American Songwriter review Sting: Live in Berlin...
Sting: Live In Berlin...
The confidence and star quality that makes Sting Sting are as vibrant as ever on Live In Berlin, a recording taken from the ambitious Symphonicity tour that saw Sting present a symphonic career retrospective to sellout crowds worldwide. Only a handful of performers of the rock era have had the goods to back up their reputations of greatness. Sting has always been one of them, and proves in this DVD/CD package that he still is.
Live In Berlin chronicles pretty much Sting's entire recording career, from "Roxanne" to "You Will Be My Ain True Love," his duet with Alison Krauss from the Cold Mountain soundtrack, to "Whenever I Say Your Name," his duet with Mary J. Blige. Those latter two feature Australian jazz vocalist Jo Lawry, who covers the entire show's harmony parts. Sting clearly revels in having his music interpreted by an orchestra on the two-plus-hour DVD, and while it's somewhat odd to hear Police hits like "King of Pain" and "Every Breath You Take" with an orchestra and sans Summers and Copeland, Sting, along with conductor Steven Mercurio, made sure that the arrangements achieve a near-perfect mix of orchestral verve and Police-style rock 'n' roll spirit.

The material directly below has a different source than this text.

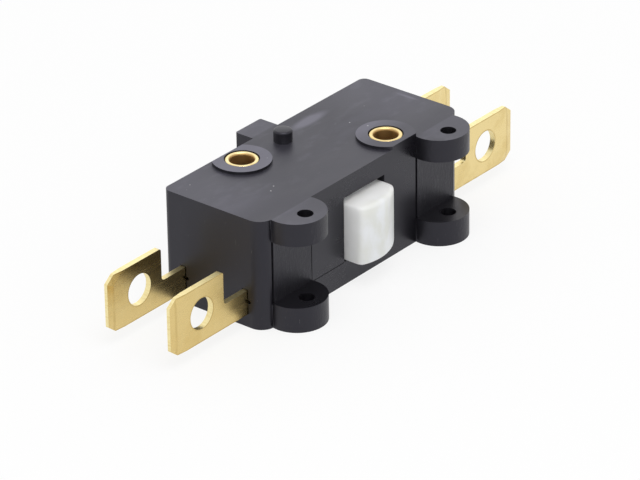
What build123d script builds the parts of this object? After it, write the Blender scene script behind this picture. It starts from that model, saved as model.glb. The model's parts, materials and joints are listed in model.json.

The orchestra is filled with top-notch players who can tackle the Middle Eastern spirit of "Desert Rose," the Prokofiev-inspired introduction to "Russians," and the playful fun of the Chicago blues-ish "She's Too Good for Me" with equal aplomb and appropriateness of feel. Jazz legend Branford Marsalis (he's old enough to have legendary status by now) plays soprano sax on several tunes, reprising his role from Sting's Dream of the Blue Turtles days, and Dominic Miller, Sting's guitarist of the past two decades, handles the primary guitar duties here (except for when Sting himself plays).
As for Sting... well, he's as fabulous as ever. He still sings great, always on pitch, and picked great songs for this tour. And if you ever wanted to see Sting line dance, well, here's your chance, as he and his frontline musicians get down to multiple fiddles on "This Cowboy Song." To prove that he's conquered every musical realm, Sting performs "I Hung My Head," after making sure the audience knows that Johnny Cash covered it. For a guy who's often been accused of being too serious, he's obviously enjoying life at a hard-to-believe 59, with some of his vocal histrionics being almost over the top but always followed by a smile.
The amount of work that went into these shows - scoring all these songs for an entire symphony, learning the parts, rehearsing with a music icon with a reputation for perfection - had to have been a monumental undertaking for everyone. With 22 songs on the DVD and 14 songs on the accompanying CD (five of which aren't performed on the DVD), some of the songs almost reach the point of being too Boston Pops-ish - almost. Because just when it feels like they're approaching that John Williams 4th-of-July perfection, Mercurio's uninhibited, and not always pretty, conducting pulls everybody back to rock reality.
Unlike some songwriters whose songs are the stars, let's make no mistake: The songs, good (or even classic) as they are, still take second billing to the singer here. Sting is, and will always be, a rock star, no matter how old he is, and whether he's got a classical guitar or a full orchestra behind him. This is a highly enjoyable package both artistically and for its entertainment value, and especially recommended for those of us who can only hope to grow old as gracefully as this artist.